Impact on the Consumer
Why Do Americans Pay More?
Since July 1, 2007, the Federal Communications Commission (FCC) has required every television sold in the U.S. to include a digital tuner. When the FCC adopted the Advanced Television System Committee (ATSC) standard as the mandatory United States digital television (DTV) standard, it promised to protect consumers from unreasonable and discriminatory patent fees. Unfortunately, the FCC did not adopt specific enforcement rules, and many companies claiming to hold necessary patent rights are charging American consumers royalties that are 20 to 30 times more than consumers pay in other countries.

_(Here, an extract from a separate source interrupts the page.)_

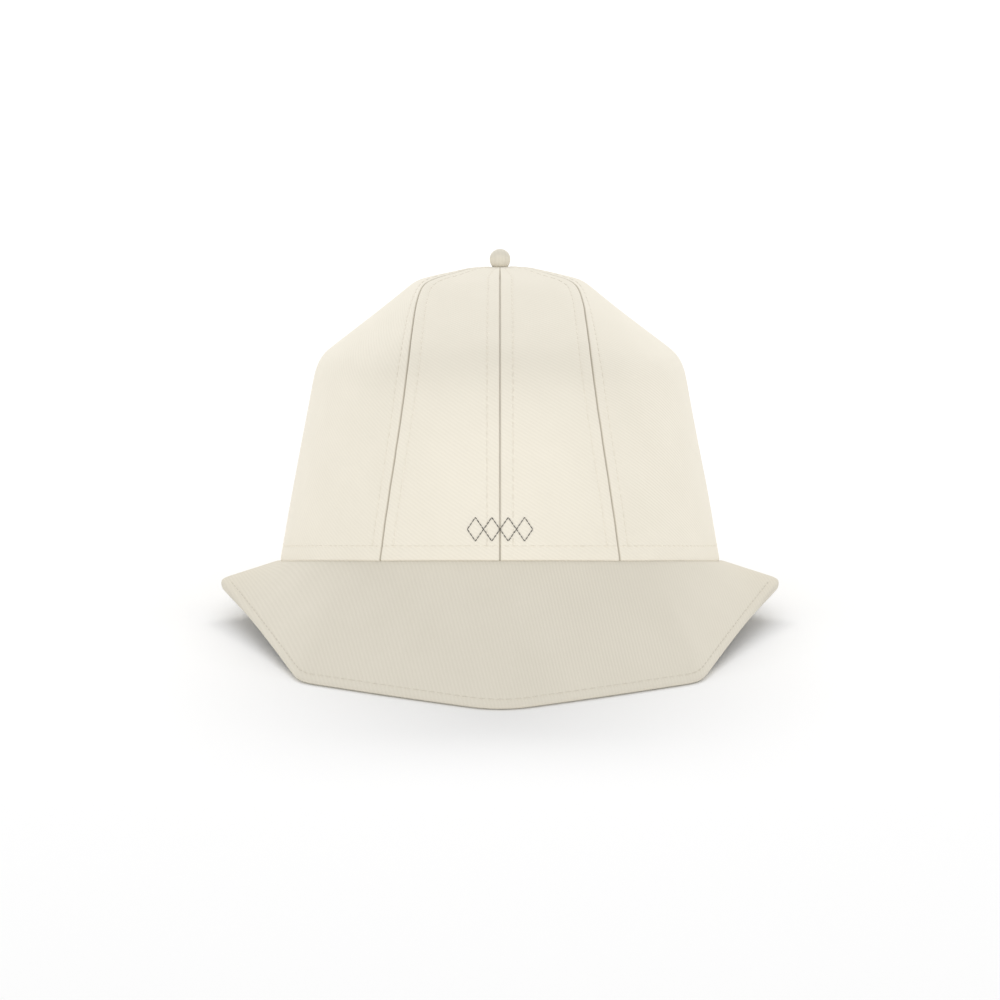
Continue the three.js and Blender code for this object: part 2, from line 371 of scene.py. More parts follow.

Royalties for the ATSC standard cost American consumers between $20 and $30 in additional costs per television, compared to flat rate royalties of about $1 per set for the standards used in Europe and Japan. This was not supposed to happen. Companies persuaded the FCC to adopt the ATSC standard by committing to license their technology either for free or on reasonable terms. But those companies and their patents have been sold, and the new foreign owners are making vast windfall profits overcharging Americans.
They know Americans have no choice: Anyone who buys a television must pay the ATSC tolls, and with analog service going dark, American’s must buy televisions.
With the conversion to digital television slated for June 12, 2009, American consumers are poised to spend more than $2 billion on digital TVs in the next few months. The extension of the digital television transition will allow millions of Americans more time to obtain converter boxes with the help of $40 coupons provided through the National Telecommunications and Information Administration (NTIA) coupon program. Unfortunately, in this critical transition year, consumers will be overcharged up to $1 billion and perhaps more by parties controlling rights to use the ATSC digital television standard that the FCC adopted in 1996. The overcharges in 2008 and 2009 alone will dwarf all consumer savings through the NTIA program, and the price gouging will continue until the FCC takes action.
American consumers are willing to pay a fair rate, but they are not willing to be victim of uncontrolled price gouging. These abuses by DTV patent holders will continue unless and until the FCC takes action.
The Coalition United to Terminate Financial Abuses of the Television Transition (CUT FATT) has filed a Petition for Rulemaking and Declaratory Relief asking the FCC to hold ATSC patent holders to their “free or reasonable” licensing obligations. Those who think Americans should pay 20 or 30 times what consumers in other countries pay for DTV standards should be required to explain what Americans are getting for their money.